> _THE TASK_: Count how many lines hold the word "rigid" and give that number as the whole answer.

> _MATERIALS PROVIDED_:
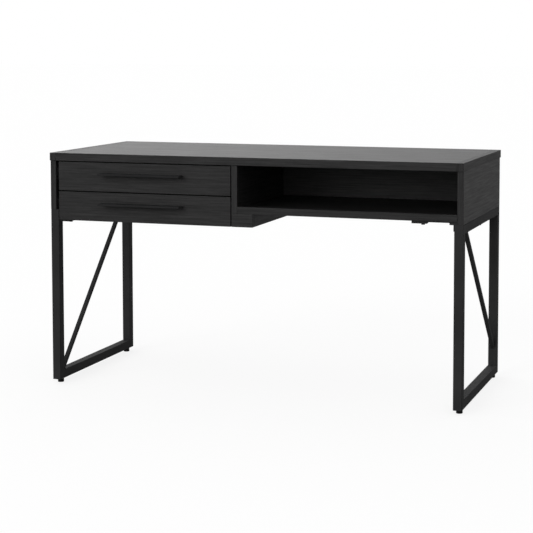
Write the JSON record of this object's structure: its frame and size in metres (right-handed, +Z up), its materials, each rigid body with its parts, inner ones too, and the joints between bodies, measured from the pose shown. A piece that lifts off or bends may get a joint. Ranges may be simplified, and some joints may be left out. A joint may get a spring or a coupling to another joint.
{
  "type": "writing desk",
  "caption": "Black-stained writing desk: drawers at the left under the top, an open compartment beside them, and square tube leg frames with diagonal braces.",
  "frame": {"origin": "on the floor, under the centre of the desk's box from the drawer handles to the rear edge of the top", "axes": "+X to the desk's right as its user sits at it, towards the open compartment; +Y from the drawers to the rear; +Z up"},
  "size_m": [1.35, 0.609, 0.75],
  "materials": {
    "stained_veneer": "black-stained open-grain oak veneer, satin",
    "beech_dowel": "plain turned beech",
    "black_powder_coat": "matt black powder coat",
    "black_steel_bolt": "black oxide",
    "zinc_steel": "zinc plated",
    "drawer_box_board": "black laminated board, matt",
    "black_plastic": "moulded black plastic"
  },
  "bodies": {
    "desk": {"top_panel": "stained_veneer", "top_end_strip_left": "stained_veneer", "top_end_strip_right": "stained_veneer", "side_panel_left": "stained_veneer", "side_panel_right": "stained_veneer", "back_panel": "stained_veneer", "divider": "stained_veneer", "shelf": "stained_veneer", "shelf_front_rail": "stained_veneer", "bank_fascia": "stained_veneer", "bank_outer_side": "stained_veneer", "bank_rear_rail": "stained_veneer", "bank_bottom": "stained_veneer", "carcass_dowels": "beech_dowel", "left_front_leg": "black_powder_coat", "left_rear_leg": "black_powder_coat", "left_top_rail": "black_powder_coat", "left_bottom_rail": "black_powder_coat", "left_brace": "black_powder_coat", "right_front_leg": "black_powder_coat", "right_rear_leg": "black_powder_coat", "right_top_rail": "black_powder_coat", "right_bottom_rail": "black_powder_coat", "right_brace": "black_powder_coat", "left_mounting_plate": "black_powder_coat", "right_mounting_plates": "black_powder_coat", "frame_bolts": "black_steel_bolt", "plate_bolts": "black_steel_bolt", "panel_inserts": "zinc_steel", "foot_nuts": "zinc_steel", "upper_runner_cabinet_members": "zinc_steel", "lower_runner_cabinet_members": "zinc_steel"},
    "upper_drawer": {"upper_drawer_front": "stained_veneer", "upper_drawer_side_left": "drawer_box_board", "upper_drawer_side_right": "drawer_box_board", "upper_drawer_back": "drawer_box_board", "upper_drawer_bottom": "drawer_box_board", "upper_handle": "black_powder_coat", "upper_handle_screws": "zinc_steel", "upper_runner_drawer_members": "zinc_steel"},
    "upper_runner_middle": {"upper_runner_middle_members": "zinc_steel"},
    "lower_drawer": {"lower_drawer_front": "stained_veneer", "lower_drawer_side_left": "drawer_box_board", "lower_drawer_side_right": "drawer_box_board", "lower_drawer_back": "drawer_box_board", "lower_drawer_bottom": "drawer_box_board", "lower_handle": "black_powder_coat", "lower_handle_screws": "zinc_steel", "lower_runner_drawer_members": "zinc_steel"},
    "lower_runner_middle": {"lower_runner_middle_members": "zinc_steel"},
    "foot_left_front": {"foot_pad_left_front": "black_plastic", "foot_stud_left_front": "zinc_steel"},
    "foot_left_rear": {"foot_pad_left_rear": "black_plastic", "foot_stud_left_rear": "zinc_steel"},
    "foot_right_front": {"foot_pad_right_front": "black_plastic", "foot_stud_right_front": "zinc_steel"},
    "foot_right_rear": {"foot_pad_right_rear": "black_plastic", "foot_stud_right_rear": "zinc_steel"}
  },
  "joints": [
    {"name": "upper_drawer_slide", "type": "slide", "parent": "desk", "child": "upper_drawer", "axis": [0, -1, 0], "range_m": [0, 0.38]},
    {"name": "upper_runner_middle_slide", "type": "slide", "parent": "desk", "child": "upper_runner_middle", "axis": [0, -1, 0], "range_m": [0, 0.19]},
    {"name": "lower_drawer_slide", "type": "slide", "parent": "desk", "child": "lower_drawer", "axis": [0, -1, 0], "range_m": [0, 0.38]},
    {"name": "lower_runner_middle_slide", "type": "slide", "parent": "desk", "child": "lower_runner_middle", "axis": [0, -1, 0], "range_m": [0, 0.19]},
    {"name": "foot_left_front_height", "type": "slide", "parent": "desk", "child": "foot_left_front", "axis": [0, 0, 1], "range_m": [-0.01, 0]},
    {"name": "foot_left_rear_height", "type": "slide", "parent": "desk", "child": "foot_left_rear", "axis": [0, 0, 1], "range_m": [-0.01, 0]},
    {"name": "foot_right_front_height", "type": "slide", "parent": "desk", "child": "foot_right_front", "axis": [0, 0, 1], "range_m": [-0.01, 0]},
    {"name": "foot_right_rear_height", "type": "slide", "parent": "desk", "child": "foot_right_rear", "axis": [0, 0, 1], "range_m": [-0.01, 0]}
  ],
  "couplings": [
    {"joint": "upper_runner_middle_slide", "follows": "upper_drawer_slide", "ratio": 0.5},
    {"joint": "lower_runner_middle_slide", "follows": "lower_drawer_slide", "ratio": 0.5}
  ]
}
...
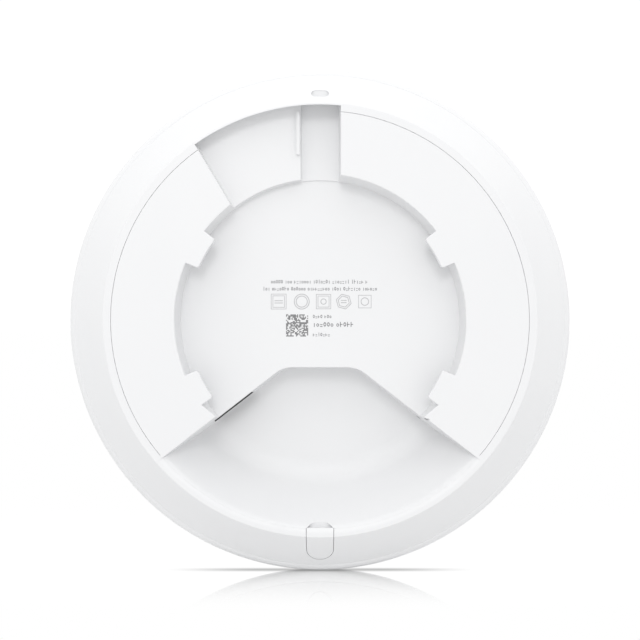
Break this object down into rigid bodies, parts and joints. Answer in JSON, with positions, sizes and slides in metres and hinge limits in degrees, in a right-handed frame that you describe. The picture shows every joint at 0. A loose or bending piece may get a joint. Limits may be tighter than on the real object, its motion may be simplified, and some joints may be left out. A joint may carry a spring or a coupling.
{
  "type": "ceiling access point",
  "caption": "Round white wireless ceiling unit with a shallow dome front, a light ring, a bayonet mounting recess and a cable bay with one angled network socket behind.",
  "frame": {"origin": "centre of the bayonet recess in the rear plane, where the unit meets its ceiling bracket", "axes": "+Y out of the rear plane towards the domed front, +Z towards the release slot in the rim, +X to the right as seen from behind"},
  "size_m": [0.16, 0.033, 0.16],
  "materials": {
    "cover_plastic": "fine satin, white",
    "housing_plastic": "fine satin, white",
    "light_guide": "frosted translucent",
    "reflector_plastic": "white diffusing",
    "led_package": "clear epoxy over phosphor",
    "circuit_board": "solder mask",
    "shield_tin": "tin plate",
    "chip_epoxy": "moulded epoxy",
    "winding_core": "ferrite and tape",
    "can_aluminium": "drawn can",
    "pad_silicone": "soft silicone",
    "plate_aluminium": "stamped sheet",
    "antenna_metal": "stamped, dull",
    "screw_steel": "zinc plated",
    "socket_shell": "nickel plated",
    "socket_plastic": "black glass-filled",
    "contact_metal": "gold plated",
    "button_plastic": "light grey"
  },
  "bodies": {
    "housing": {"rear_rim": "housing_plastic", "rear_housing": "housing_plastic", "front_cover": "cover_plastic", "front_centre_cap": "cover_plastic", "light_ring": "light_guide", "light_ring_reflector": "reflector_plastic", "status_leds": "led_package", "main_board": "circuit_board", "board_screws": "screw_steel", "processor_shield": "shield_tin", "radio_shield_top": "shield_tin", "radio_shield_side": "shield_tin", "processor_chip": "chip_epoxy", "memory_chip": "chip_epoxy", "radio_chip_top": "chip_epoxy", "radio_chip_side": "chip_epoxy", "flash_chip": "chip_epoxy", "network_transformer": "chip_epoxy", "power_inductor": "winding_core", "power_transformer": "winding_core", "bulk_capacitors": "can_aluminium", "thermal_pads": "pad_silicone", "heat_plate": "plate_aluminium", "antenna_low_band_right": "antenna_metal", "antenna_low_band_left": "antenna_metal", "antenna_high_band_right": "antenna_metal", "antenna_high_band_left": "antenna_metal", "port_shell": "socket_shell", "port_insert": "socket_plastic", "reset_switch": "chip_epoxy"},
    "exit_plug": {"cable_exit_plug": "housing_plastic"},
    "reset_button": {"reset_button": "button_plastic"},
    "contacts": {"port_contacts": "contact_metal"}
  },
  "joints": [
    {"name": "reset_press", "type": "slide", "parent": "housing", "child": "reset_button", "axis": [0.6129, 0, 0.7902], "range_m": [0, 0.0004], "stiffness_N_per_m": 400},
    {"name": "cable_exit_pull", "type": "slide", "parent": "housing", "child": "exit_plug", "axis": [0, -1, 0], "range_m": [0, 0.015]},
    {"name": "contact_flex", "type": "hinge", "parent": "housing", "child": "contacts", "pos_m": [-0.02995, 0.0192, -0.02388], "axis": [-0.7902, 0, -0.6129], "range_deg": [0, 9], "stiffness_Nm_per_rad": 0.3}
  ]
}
--
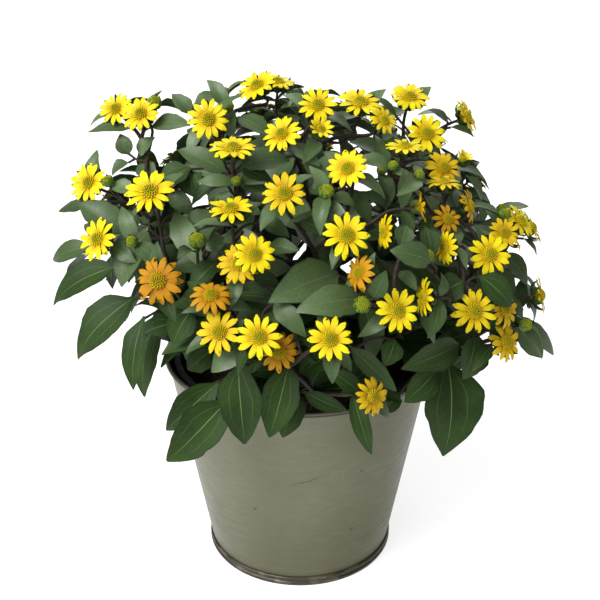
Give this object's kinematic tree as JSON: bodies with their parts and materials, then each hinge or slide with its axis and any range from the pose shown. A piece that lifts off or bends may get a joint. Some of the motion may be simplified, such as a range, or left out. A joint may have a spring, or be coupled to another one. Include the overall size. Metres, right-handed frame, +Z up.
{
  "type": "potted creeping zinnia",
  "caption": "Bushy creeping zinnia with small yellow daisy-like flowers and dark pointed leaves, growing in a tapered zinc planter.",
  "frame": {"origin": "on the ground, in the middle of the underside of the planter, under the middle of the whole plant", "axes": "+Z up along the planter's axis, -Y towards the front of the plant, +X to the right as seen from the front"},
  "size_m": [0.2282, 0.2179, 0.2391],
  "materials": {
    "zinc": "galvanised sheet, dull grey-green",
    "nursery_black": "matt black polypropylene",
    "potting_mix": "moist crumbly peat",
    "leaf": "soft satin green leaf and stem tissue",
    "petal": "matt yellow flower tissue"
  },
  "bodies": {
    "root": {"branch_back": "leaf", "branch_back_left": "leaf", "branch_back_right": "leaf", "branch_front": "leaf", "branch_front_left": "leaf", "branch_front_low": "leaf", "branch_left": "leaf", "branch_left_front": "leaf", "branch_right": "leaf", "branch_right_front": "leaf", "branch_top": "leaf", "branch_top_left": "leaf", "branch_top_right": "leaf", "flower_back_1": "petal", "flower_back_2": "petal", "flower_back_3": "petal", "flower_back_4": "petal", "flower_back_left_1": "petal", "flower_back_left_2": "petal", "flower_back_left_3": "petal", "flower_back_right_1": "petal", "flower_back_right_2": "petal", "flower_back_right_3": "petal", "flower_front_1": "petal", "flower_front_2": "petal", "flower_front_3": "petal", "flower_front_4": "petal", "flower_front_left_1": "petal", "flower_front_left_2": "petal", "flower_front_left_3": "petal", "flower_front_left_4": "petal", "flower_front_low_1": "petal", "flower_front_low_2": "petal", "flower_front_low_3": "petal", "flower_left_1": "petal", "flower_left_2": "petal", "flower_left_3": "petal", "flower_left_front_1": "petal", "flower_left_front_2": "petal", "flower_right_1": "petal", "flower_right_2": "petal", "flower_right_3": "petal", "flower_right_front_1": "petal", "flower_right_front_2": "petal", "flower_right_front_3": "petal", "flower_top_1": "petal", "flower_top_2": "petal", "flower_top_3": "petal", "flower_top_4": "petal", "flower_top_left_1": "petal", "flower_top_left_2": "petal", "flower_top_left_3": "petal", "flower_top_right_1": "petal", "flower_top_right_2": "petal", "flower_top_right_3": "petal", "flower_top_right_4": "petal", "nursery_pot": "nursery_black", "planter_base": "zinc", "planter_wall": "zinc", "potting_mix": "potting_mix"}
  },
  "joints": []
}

> _EXERCISE OUTPUT_: 2